▶ _Directions for this task_
Will you print the material below without altering a single character?
* * * * * * * * *
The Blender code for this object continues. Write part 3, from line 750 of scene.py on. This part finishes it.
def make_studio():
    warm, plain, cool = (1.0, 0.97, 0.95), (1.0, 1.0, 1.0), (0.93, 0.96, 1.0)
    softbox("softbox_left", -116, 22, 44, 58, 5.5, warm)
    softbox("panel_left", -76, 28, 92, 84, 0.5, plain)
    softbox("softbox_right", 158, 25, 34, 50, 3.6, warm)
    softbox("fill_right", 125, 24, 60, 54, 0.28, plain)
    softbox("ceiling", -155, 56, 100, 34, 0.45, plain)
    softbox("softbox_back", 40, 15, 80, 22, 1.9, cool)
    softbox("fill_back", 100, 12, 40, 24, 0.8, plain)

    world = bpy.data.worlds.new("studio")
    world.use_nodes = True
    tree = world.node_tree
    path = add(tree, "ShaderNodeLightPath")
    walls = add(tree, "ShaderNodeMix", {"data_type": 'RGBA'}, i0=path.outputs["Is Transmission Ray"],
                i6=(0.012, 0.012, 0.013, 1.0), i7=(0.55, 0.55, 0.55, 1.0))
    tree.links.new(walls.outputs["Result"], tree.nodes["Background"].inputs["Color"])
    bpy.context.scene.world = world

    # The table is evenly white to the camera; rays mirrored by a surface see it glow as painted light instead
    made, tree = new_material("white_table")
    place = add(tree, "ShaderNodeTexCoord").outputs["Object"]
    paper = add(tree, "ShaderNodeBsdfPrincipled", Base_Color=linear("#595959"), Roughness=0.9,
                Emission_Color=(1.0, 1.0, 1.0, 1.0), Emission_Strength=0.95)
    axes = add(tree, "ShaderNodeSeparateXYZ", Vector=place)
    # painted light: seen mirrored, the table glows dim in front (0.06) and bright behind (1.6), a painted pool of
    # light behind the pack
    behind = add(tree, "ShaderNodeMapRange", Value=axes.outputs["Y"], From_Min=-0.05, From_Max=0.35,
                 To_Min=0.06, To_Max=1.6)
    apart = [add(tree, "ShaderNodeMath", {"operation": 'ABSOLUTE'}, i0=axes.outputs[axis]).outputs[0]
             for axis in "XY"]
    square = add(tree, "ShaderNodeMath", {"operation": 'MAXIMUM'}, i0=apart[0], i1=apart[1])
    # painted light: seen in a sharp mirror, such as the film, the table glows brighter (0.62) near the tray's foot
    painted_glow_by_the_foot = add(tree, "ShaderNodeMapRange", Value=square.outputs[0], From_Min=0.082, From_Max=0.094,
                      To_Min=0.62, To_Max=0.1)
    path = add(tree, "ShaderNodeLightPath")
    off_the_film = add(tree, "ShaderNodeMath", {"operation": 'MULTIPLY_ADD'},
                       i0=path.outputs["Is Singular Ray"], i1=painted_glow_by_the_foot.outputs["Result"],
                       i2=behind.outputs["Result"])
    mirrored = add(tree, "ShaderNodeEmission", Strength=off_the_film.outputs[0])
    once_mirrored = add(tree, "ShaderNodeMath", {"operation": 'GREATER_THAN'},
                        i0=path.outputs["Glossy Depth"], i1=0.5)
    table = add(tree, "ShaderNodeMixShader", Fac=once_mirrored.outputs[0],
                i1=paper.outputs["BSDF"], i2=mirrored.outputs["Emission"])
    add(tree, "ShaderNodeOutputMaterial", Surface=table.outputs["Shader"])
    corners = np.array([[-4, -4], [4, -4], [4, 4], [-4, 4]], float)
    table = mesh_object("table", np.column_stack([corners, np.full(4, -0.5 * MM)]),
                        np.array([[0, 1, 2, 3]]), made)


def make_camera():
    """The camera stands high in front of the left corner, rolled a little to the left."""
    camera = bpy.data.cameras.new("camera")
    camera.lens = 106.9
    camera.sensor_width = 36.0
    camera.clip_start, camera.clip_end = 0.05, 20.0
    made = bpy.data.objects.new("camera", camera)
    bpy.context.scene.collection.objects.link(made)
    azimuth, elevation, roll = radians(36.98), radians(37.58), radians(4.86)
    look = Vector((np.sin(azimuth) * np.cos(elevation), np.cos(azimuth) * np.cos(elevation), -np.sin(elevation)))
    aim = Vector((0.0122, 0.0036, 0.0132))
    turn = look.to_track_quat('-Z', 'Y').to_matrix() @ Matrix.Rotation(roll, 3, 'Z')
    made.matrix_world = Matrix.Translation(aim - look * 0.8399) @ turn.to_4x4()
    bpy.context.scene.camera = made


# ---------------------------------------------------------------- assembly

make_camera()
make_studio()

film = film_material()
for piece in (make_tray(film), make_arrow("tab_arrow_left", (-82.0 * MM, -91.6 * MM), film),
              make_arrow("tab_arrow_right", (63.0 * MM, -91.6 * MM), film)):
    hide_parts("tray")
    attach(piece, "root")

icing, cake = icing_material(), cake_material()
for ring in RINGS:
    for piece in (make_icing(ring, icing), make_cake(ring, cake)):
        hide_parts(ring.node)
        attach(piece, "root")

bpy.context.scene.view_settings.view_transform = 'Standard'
* * * * * * * * *
▶ _Reply to the exercise_
The Blender code for this object continues. Write part 3, from line 750 of scene.py on. This part finishes it.
def make_studio():
    warm, plain, cool = (1.0, 0.97, 0.95), (1.0, 1.0, 1.0), (0.93, 0.96, 1.0)
    softbox("softbox_left", -116, 22, 44, 58, 5.5, warm)
    softbox("panel_left", -76, 28, 92, 84, 0.5, plain)
    softbox("softbox_right", 158, 25, 34, 50, 3.6, warm)
    softbox("fill_right", 125, 24, 60, 54, 0.28, plain)
    softbox("ceiling", -155, 56, 100, 34, 0.45, plain)
    softbox("softbox_back", 40, 15, 80, 22, 1.9, cool)
    softbox("fill_back", 100, 12, 40, 24, 0.8, plain)

    world = bpy.data.worlds.new("studio")
    world.use_nodes = True
    tree = world.node_tree
    path = add(tree, "ShaderNodeLightPath")
    walls = add(tree, "ShaderNodeMix", {"data_type": 'RGBA'}, i0=path.outputs["Is Transmission Ray"],
                i6=(0.012, 0.012, 0.013, 1.0), i7=(0.55, 0.55, 0.55, 1.0))
    tree.links.new(walls.outputs["Result"], tree.nodes["Background"].inputs["Color"])
    bpy.context.scene.world = world

    # The table is evenly white to the camera; rays mirrored by a surface see it glow as painted light instead
    made, tree = new_material("white_table")
    place = add(tree, "ShaderNodeTexCoord").outputs["Object"]
    paper = add(tree, "ShaderNodeBsdfPrincipled", Base_Color=linear("#595959"), Roughness=0.9,
                Emission_Color=(1.0, 1.0, 1.0, 1.0), Emission_Strength=0.95)
    axes = add(tree, "ShaderNodeSeparateXYZ", Vector=place)
    # painted light: seen mirrored, the table glows dim in front (0.06) and bright behind (1.6), a painted pool of
    # light behind the pack
    behind = add(tree, "ShaderNodeMapRange", Value=axes.outputs["Y"], From_Min=-0.05, From_Max=0.35,
                 To_Min=0.06, To_Max=1.6)
    apart = [add(tree, "ShaderNodeMath", {"operation": 'ABSOLUTE'}, i0=axes.outputs[axis]).outputs[0]
             for axis in "XY"]
    square = add(tree, "ShaderNodeMath", {"operation": 'MAXIMUM'}, i0=apart[0], i1=apart[1])
    # painted light: seen in a sharp mirror, such as the film, the table glows brighter (0.62) near the tray's foot
    painted_glow_by_the_foot = add(tree, "ShaderNodeMapRange", Value=square.outputs[0], From_Min=0.082, From_Max=0.094,
                      To_Min=0.62, To_Max=0.1)
    path = add(tree, "ShaderNodeLightPath")
    off_the_film = add(tree, "ShaderNodeMath", {"operation": 'MULTIPLY_ADD'},
                       i0=path.outputs["Is Singular Ray"], i1=painted_glow_by_the_foot.outputs["Result"],
                       i2=behind.outputs["Result"])
    mirrored = add(tree, "ShaderNodeEmission", Strength=off_the_film.outputs[0])
    once_mirrored = add(tree, "ShaderNodeMath", {"operation": 'GREATER_THAN'},
                        i0=path.outputs["Glossy Depth"], i1=0.5)
    table = add(tree, "ShaderNodeMixShader", Fac=once_mirrored.outputs[0],
                i1=paper.outputs["BSDF"], i2=mirrored.outputs["Emission"])
    add(tree, "ShaderNodeOutputMaterial", Surface=table.outputs["Shader"])
    corners = np.array([[-4, -4], [4, -4], [4, 4], [-4, 4]], float)
    table = mesh_object("table", np.column_stack([corners, np.full(4, -0.5 * MM)]),
                        np.array([[0, 1, 2, 3]]), made)


def make_camera():
    """The camera stands high in front of the left corner, rolled a little to the left."""
    camera = bpy.data.cameras.new("camera")
    camera.lens = 106.9
    camera.sensor_width = 36.0
    camera.clip_start, camera.clip_end = 0.05, 20.0
    made = bpy.data.objects.new("camera", camera)
    bpy.context.scene.collection.objects.link(made)
    azimuth, elevation, roll = radians(36.98), radians(37.58), radians(4.86)
    look = Vector((np.sin(azimuth) * np.cos(elevation), np.cos(azimuth) * np.cos(elevation), -np.sin(elevation)))
    aim = Vector((0.0122, 0.0036, 0.0132))
    turn = look.to_track_quat('-Z', 'Y').to_matrix() @ Matrix.Rotation(roll, 3, 'Z')
    made.matrix_world = Matrix.Translation(aim - look * 0.8399) @ turn.to_4x4()
    bpy.context.scene.camera = made


# ---------------------------------------------------------------- assembly

make_camera()
make_studio()

film = film_material()
for piece in (make_tray(film), make_arrow("tab_arrow_left", (-82.0 * MM, -91.6 * MM), film),
              make_arrow("tab_arrow_right", (63.0 * MM, -91.6 * MM), film)):
    hide_parts("tray")
    attach(piece, "root")

icing, cake = icing_material(), cake_material()
for ring in RINGS:
    for piece in (make_icing(ring, icing), make_cake(ring, cake)):
        hide_parts(ring.node)
        attach(piece, "root")

bpy.context.scene.view_settings.view_transform = 'Standard'